■ **SUPPLIED RECORDS**:

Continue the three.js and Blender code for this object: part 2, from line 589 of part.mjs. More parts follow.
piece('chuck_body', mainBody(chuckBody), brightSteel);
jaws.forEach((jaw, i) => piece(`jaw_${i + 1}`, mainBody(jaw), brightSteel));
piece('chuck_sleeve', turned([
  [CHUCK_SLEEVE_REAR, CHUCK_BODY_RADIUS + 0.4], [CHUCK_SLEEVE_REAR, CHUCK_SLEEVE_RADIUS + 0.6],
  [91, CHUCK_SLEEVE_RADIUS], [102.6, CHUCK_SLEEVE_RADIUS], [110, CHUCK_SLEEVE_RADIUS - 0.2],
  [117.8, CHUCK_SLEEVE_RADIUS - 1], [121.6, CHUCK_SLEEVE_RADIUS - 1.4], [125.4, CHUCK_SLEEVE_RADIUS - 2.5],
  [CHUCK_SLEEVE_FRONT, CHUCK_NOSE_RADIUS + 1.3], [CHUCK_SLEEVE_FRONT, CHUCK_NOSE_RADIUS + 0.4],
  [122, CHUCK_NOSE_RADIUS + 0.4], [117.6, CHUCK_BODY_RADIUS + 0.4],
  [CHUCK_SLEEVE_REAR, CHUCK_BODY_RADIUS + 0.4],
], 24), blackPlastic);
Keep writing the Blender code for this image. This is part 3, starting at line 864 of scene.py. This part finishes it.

■ **WRITTEN TASK**:
Retype every record above exactly as it appears.

■ **THE OUTPUT**:
Continue the three.js and Blender code for this object: part 2, from line 589 of part.mjs. More parts follow.
piece('chuck_body', mainBody(chuckBody), brightSteel);
jaws.forEach((jaw, i) => piece(`jaw_${i + 1}`, mainBody(jaw), brightSteel));
piece('chuck_sleeve', turned([
  [CHUCK_SLEEVE_REAR, CHUCK_BODY_RADIUS + 0.4], [CHUCK_SLEEVE_REAR, CHUCK_SLEEVE_RADIUS + 0.6],
  [91, CHUCK_SLEEVE_RADIUS], [102.6, CHUCK_SLEEVE_RADIUS], [110, CHUCK_SLEEVE_RADIUS - 0.2],
  [117.8, CHUCK_SLEEVE_RADIUS - 1], [121.6, CHUCK_SLEEVE_RADIUS - 1.4], [125.4, CHUCK_SLEEVE_RADIUS - 2.5],
  [CHUCK_SLEEVE_FRONT, CHUCK_NOSE_RADIUS + 1.3], [CHUCK_SLEEVE_FRONT, CHUCK_NOSE_RADIUS + 0.4],
  [122, CHUCK_NOSE_RADIUS + 0.4], [117.6, CHUCK_BODY_RADIUS + 0.4],
  [CHUCK_SLEEVE_REAR, CHUCK_BODY_RADIUS + 0.4],
], 24), blackPlastic);
Keep writing the Blender code for this image. This is part 3, starting at line 864 of scene.py. This part finishes it.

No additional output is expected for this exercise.